Team | Avg. 2004-12 | 2013 | Difference |
---|---|---|---|
West 2 | 5.0 | 9 | 4.0 |
West 1 | 5.4 | 9 | 3.6 |
East 2 | 4.7 | 8 | 3.3 |
East 3 | 4.1 | 7 | 2.9 |
East 5 | 1.4 | 4 | 2.6 |
East 1 | 5.9 | 8 | 2.1 |
West 5 | 2.1 | 4 | 1.9 |
West 6 | 0.9 | 1 | 0.1 |
East 6 | 1.0 | 1 | 0.0 |
East 4 | 2.4 | 2 | -0.4 |
West 4 | 1.7 | 0 | -1.7 |
West 3 | 5.1 | 3 | -2.1 |
As I noted before, Alabama and LSU's tremendous pick production goes a long way to explaining what happened for the SEC over the course of the draft. Look, though, at how the top three teams (plus the fifth place team, Tennessee) from the East all produced well above the averages for their slots.
Combining those two facts was huge
So if you have the top two teams in the West having monster years and the East roaring back, that must combine for some potent stuff, right? Right:
Alabama, Florida, Georgia, LSU, and South Carolina all produced at least seven picks apiece.
Florida had a spike year
The Gators are pretty good at putting talent into the NFL. They're just not that good at doing it consistently. To wit:
The spikes correspond to the best of Florida's recent teams. The 2007 draft spike came as the best of Ron Zook's recruits left after the 13-1 2006 campaign. The 2010 spike happened as most of the best players from Urban Meyer's legendary 2006-07 recruiting classes left following back-to-back 13-1 seasons. The spike in 2013 came after a 12-2 season.
Steve Spurrier has built South Carolina into a talent producer
For most of the time I looked at (drafts since 2004), South Carolina wasn't much at putting players into the NFL. The Gamecocks had a seven-player spike in 2009, but that was a bit of an anomaly as they had the same number drafted in the two years before and after 2009 combined. However, South Carolina had six players drafted in 2012 and seven drafted in 2013.
It took him a while, but Spurrier has really built the program up in his time there.
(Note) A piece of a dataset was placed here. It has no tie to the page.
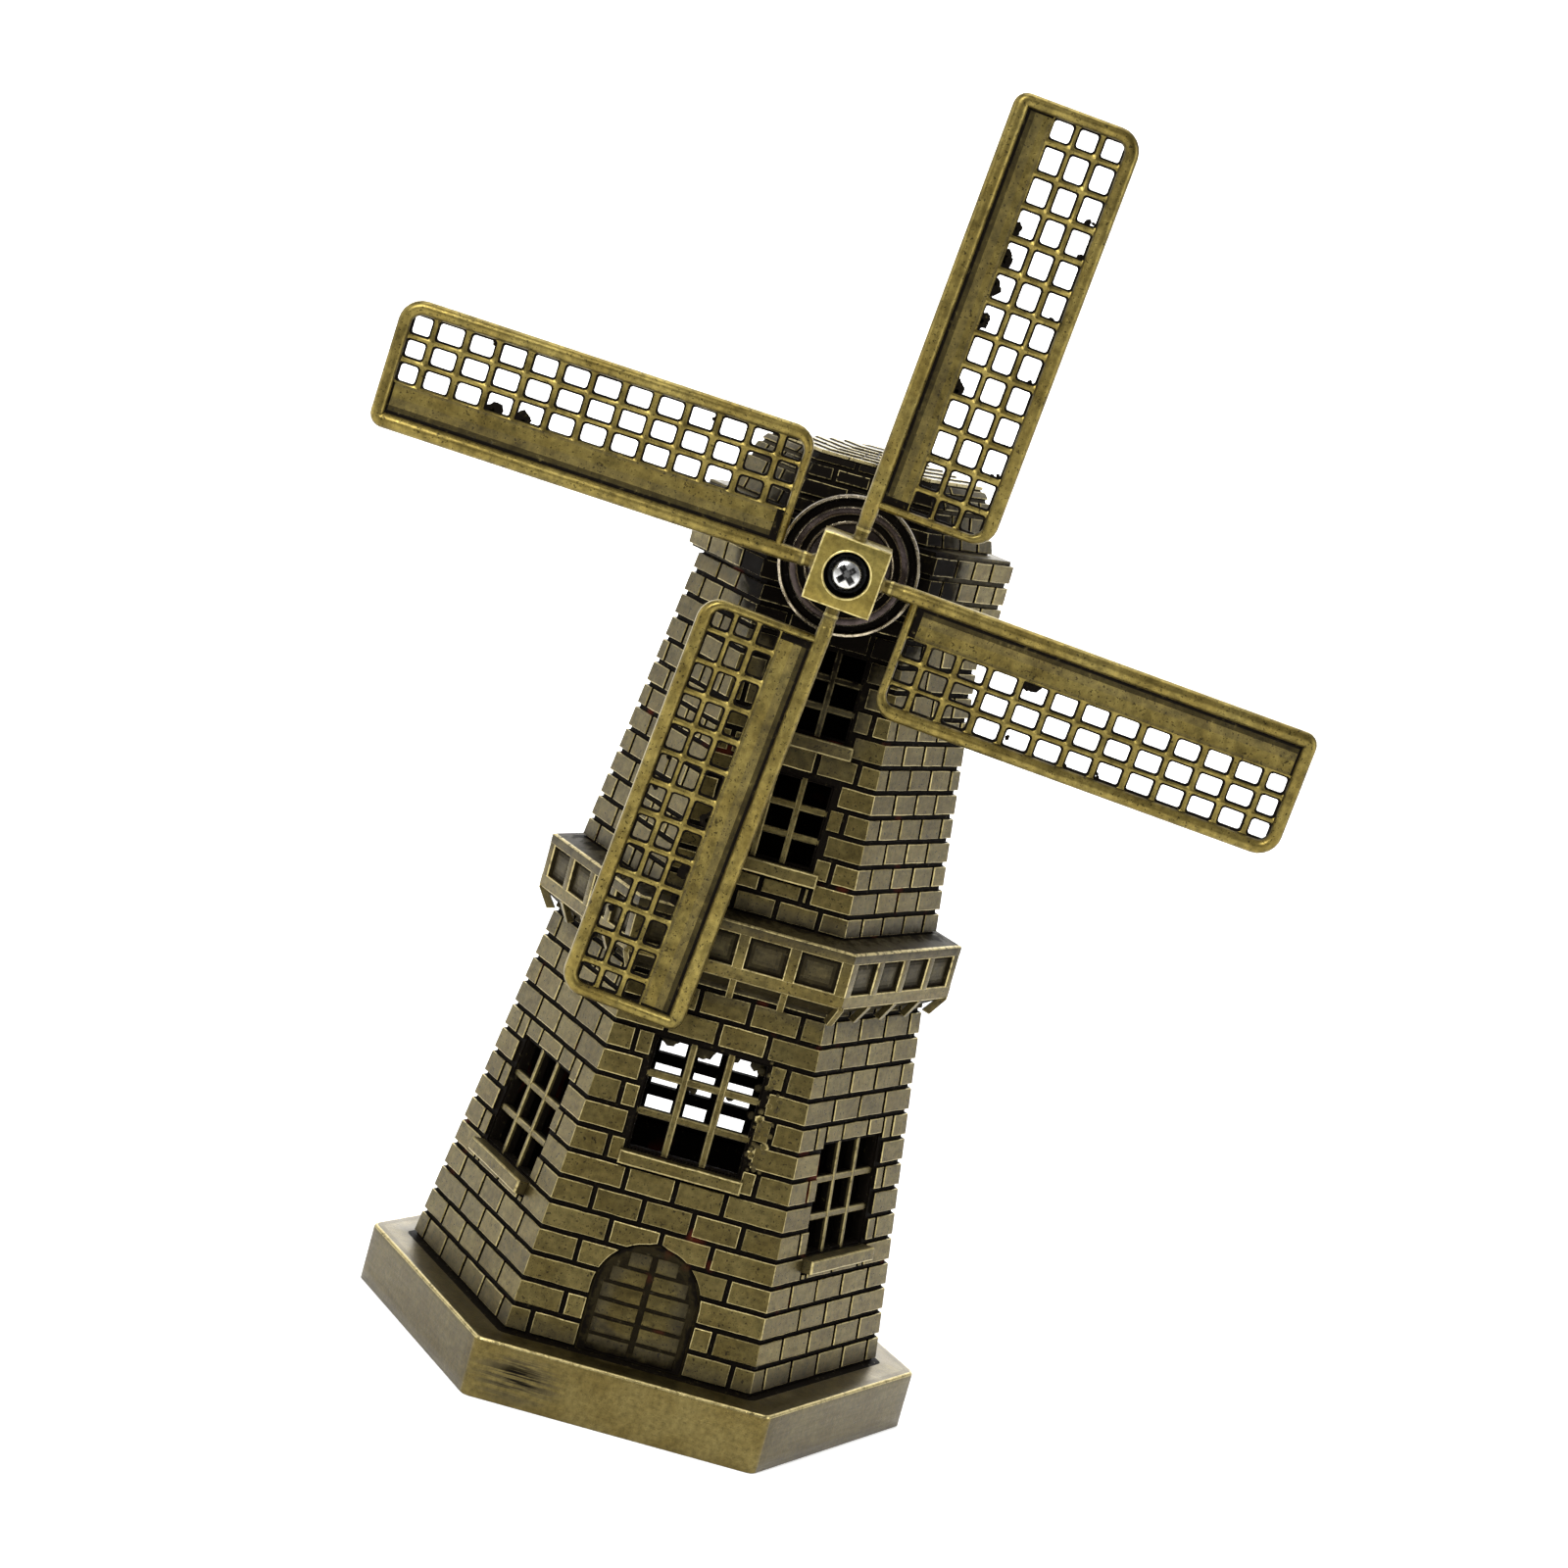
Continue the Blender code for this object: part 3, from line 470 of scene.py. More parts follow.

He has said on a number of occasions that he doesn't ever expect to have the depth that the blue bloods of the league have, but he's got a chance if he can get a great front line. Well, he's won 22 games over the past two seasons, a mark that puts him alone in third place among SEC schools in that span behind only LSU and Alabama. The draft numbers back it up: he's had his great front line.
South Carolina's rise has coincided with a fall at Tennessee. I wondered if some of it had to do with the former stealing talent from the latter. It would take a real recruitnik to tell you if that's going on (I am not one), but it doesn't necessarily appear that way from the raw numbers:
Part of Tennessee's problem was the horror show that the 2009 recruiting class ended up being. The 2012 draft would have been the year for any of them to come out early, but the only Vol selected was USC transfer Malik Jackson (Bryce Brown also got picked from his new home at Kansas State). The four Vols taken in the 2013 draft consisted of a 2012 JUCO transfer, a 2010 signee, a 2008 signee (yes, a Fulmer recruit was still around to get drafted), and a 2010 JUCO transfer.
A tip o' the hat to Dan Mullen
Finally, a small word of credit should go to the head man in Starkville. His count of draft picks didn't make or break the record; it would have fallen either way.
However, his program has produced four, three, and three selections, respectively, over the past three drafts. From 2004-10, Mississippi State never had more than two picks in a single year and had seven picks total. From 2011-13, it has had no fewer than three and produced 10 total.
Mullen doesn't get the attention he once did, and it's hard to really ascertain whether his program will go in a direction other than sideways for a while. Still though, he has started to bring some consistency to the talent production there. If an average of 3.3 picks over those past three seasons doesn't get your blood flowing enough, consider that over 2004-12, only the three top traditional powers of each division averaged more than 3.3 picks per year (the lowest of them, Tennessee, had 3.4 per year). A rate of 3.3 NFL Draft selections is nothing to sneer at, especially for a program like Mississippi State.